The irony is that non-violent resistance elicits violent reactions. Three demonstrators were killed. Jimmy Lee Jackson was shot by State Trooper, James Fowler, on Feb. 18, after being tracked down into Mack’s Café after a peaceful demonstration. On March 9 James Reeb, a Unitarian minister from Boston, and two other clergymen were beaten by white men armed with clubs. Reeb died two days later. Five hours after King’s hope-filled speech in Montgomery, Viola Liuzzo, a white demonstrator from Detroit, was shot and killed by whites. The first two of these were depicted graphically in the movie.

Though King will trace the influence on his non-violent approach back through Gandhi to Socrates, there is no doubt that Jesus was the key influence.

“You have heard that it was said, ‘An eye for an eye, and a tooth for a tooth.’ But I say to you, do not resist an evil person.
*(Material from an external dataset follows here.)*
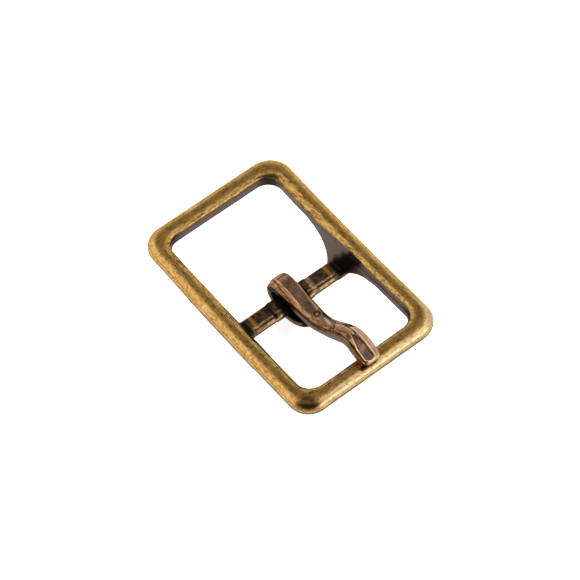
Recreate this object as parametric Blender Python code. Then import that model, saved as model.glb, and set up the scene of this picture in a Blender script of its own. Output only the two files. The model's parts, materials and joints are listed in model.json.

But whoever strikes you on your right cheek, turn to him the other as well. And if anyone sues you in a court of law and takes away your tunic, let him have your cloak also. And whoever compels you to go a mile, go with him two” (Matt. 5:38-41).

And the apostle Paul gave the deeper rationale for such behavior:


Beloved, do not avenge yourselves, but rather give place to God’s wrath, for it is written: ‘Vengeance is Mine. I will repay,’ says the Lord. Therefore ‘If your enemy is hungry, feed him; if he is thirsty, give him a drink; for in doing so you will heap coals of fire on his head'” (Rom. 12:19-20).